Task prompt: The data must be written out once more, precisely as given.

○ ○ ○ ○

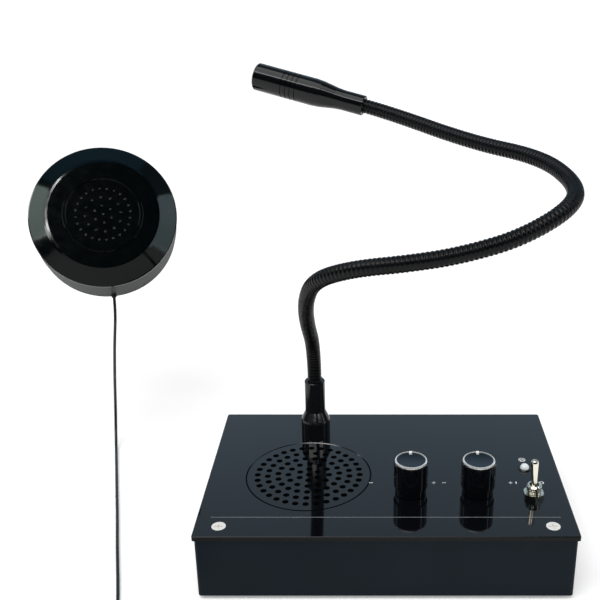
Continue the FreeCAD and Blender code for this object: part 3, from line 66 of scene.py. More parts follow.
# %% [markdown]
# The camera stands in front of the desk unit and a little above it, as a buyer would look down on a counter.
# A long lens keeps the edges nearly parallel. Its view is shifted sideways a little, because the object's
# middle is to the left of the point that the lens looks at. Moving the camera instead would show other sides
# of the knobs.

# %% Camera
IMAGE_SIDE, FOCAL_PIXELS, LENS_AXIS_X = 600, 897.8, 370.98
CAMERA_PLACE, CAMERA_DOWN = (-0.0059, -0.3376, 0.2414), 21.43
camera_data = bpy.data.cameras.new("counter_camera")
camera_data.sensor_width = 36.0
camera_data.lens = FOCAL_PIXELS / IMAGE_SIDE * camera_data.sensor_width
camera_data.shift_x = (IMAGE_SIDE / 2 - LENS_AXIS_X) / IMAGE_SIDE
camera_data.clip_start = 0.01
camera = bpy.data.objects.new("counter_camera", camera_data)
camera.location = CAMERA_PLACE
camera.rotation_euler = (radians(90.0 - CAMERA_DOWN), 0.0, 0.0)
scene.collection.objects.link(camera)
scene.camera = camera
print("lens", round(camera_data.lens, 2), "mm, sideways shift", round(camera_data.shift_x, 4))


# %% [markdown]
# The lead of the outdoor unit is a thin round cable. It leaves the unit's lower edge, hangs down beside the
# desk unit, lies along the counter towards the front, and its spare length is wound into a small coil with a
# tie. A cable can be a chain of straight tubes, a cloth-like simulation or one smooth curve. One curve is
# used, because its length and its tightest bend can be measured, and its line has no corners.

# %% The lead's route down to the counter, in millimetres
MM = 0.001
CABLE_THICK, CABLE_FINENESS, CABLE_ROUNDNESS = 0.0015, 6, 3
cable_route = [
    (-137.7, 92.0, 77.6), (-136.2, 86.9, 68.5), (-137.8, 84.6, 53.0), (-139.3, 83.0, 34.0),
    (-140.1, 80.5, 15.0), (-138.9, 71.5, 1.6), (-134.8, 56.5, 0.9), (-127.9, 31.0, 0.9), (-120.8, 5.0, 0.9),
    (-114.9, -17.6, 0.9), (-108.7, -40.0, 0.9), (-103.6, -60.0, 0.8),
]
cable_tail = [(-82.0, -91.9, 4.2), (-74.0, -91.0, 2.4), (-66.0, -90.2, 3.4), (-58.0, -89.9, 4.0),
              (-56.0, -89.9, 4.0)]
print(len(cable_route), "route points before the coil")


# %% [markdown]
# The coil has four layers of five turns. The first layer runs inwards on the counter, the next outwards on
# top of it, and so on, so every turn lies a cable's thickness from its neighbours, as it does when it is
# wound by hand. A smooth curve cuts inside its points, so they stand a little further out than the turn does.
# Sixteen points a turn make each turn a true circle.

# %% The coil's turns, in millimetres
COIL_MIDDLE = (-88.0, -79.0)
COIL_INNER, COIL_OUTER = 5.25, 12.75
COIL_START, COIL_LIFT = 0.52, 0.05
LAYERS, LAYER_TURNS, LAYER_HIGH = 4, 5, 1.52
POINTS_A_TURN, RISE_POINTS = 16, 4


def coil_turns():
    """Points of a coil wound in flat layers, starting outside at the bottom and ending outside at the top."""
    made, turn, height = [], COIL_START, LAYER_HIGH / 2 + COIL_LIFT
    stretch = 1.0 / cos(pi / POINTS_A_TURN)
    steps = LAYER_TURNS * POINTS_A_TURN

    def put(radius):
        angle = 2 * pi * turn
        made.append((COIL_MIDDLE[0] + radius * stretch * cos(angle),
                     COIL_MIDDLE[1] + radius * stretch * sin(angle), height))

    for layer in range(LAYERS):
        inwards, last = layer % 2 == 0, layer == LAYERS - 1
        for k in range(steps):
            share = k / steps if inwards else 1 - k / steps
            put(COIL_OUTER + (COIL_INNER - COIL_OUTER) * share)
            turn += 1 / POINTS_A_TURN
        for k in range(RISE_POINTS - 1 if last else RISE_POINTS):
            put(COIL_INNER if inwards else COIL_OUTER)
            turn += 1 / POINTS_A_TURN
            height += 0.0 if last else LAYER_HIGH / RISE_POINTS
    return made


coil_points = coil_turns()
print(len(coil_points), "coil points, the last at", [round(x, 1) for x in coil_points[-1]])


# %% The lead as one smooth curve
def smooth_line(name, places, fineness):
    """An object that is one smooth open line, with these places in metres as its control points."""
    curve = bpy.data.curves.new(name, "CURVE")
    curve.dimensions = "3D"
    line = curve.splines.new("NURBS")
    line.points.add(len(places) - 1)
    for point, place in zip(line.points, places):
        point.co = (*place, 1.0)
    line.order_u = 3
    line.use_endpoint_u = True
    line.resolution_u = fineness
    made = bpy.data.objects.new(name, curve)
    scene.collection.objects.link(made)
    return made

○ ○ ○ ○

Complete output:
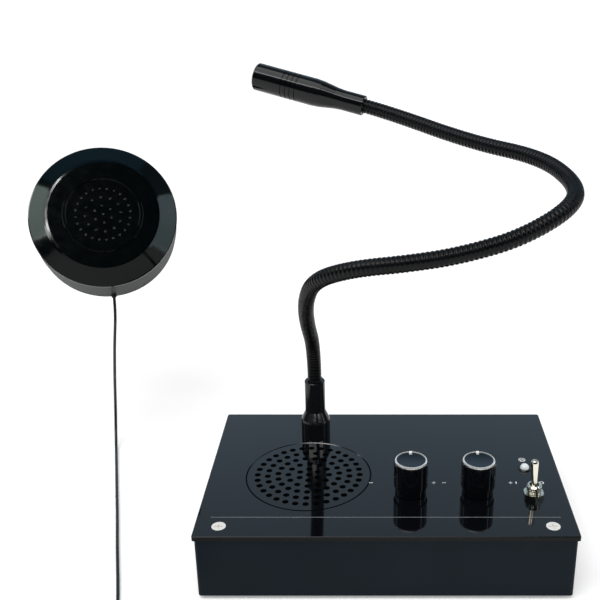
Continue the FreeCAD and Blender code for this object: part 3, from line 66 of scene.py. More parts follow.
# %% [markdown]
# The camera stands in front of the desk unit and a little above it, as a buyer would look down on a counter.
# A long lens keeps the edges nearly parallel. Its view is shifted sideways a little, because the object's
# middle is to the left of the point that the lens looks at. Moving the camera instead would show other sides
# of the knobs.

# %% Camera
IMAGE_SIDE, FOCAL_PIXELS, LENS_AXIS_X = 600, 897.8, 370.98
CAMERA_PLACE, CAMERA_DOWN = (-0.0059, -0.3376, 0.2414), 21.43
camera_data = bpy.data.cameras.new("counter_camera")
camera_data.sensor_width = 36.0
camera_data.lens = FOCAL_PIXELS / IMAGE_SIDE * camera_data.sensor_width
camera_data.shift_x = (IMAGE_SIDE / 2 - LENS_AXIS_X) / IMAGE_SIDE
camera_data.clip_start = 0.01
camera = bpy.data.objects.new("counter_camera", camera_data)
camera.location = CAMERA_PLACE
camera.rotation_euler = (radians(90.0 - CAMERA_DOWN), 0.0, 0.0)
scene.collection.objects.link(camera)
scene.camera = camera
print("lens", round(camera_data.lens, 2), "mm, sideways shift", round(camera_data.shift_x, 4))


# %% [markdown]
# The lead of the outdoor unit is a thin round cable. It leaves the unit's lower edge, hangs down beside the
# desk unit, lies along the counter towards the front, and its spare length is wound into a small coil with a
# tie. A cable can be a chain of straight tubes, a cloth-like simulation or one smooth curve. One curve is
# used, because its length and its tightest bend can be measured, and its line has no corners.

# %% The lead's route down to the counter, in millimetres
MM = 0.001
CABLE_THICK, CABLE_FINENESS, CABLE_ROUNDNESS = 0.0015, 6, 3
cable_route = [
    (-137.7, 92.0, 77.6), (-136.2, 86.9, 68.5), (-137.8, 84.6, 53.0), (-139.3, 83.0, 34.0),
    (-140.1, 80.5, 15.0), (-138.9, 71.5, 1.6), (-134.8, 56.5, 0.9), (-127.9, 31.0, 0.9), (-120.8, 5.0, 0.9),
    (-114.9, -17.6, 0.9), (-108.7, -40.0, 0.9), (-103.6, -60.0, 0.8),
]
cable_tail = [(-82.0, -91.9, 4.2), (-74.0, -91.0, 2.4), (-66.0, -90.2, 3.4), (-58.0, -89.9, 4.0),
              (-56.0, -89.9, 4.0)]
print(len(cable_route), "route points before the coil")


# %% [markdown]
# The coil has four layers of five turns. The first layer runs inwards on the counter, the next outwards on
# top of it, and so on, so every turn lies a cable's thickness from its neighbours, as it does when it is
# wound by hand. A smooth curve cuts inside its points, so they stand a little further out than the turn does.
# Sixteen points a turn make each turn a true circle.

# %% The coil's turns, in millimetres
COIL_MIDDLE = (-88.0, -79.0)
COIL_INNER, COIL_OUTER = 5.25, 12.75
COIL_START, COIL_LIFT = 0.52, 0.05
LAYERS, LAYER_TURNS, LAYER_HIGH = 4, 5, 1.52
POINTS_A_TURN, RISE_POINTS = 16, 4


def coil_turns():
    """Points of a coil wound in flat layers, starting outside at the bottom and ending outside at the top."""
    made, turn, height = [], COIL_START, LAYER_HIGH / 2 + COIL_LIFT
    stretch = 1.0 / cos(pi / POINTS_A_TURN)
    steps = LAYER_TURNS * POINTS_A_TURN

    def put(radius):
        angle = 2 * pi * turn
        made.append((COIL_MIDDLE[0] + radius * stretch * cos(angle),
                     COIL_MIDDLE[1] + radius * stretch * sin(angle), height))

    for layer in range(LAYERS):
        inwards, last = layer % 2 == 0, layer == LAYERS - 1
        for k in range(steps):
            share = k / steps if inwards else 1 - k / steps
            put(COIL_OUTER + (COIL_INNER - COIL_OUTER) * share)
            turn += 1 / POINTS_A_TURN
        for k in range(RISE_POINTS - 1 if last else RISE_POINTS):
            put(COIL_INNER if inwards else COIL_OUTER)
            turn += 1 / POINTS_A_TURN
            height += 0.0 if last else LAYER_HIGH / RISE_POINTS
    return made


coil_points = coil_turns()
print(len(coil_points), "coil points, the last at", [round(x, 1) for x in coil_points[-1]])


# %% The lead as one smooth curve
def smooth_line(name, places, fineness):
    """An object that is one smooth open line, with these places in metres as its control points."""
    curve = bpy.data.curves.new(name, "CURVE")
    curve.dimensions = "3D"
    line = curve.splines.new("NURBS")
    line.points.add(len(places) - 1)
    for point, place in zip(line.points, places):
        point.co = (*place, 1.0)
    line.order_u = 3
    line.use_endpoint_u = True
    line.resolution_u = fineness
    made = bpy.data.objects.new(name, curve)
    scene.collection.objects.link(made)
    return made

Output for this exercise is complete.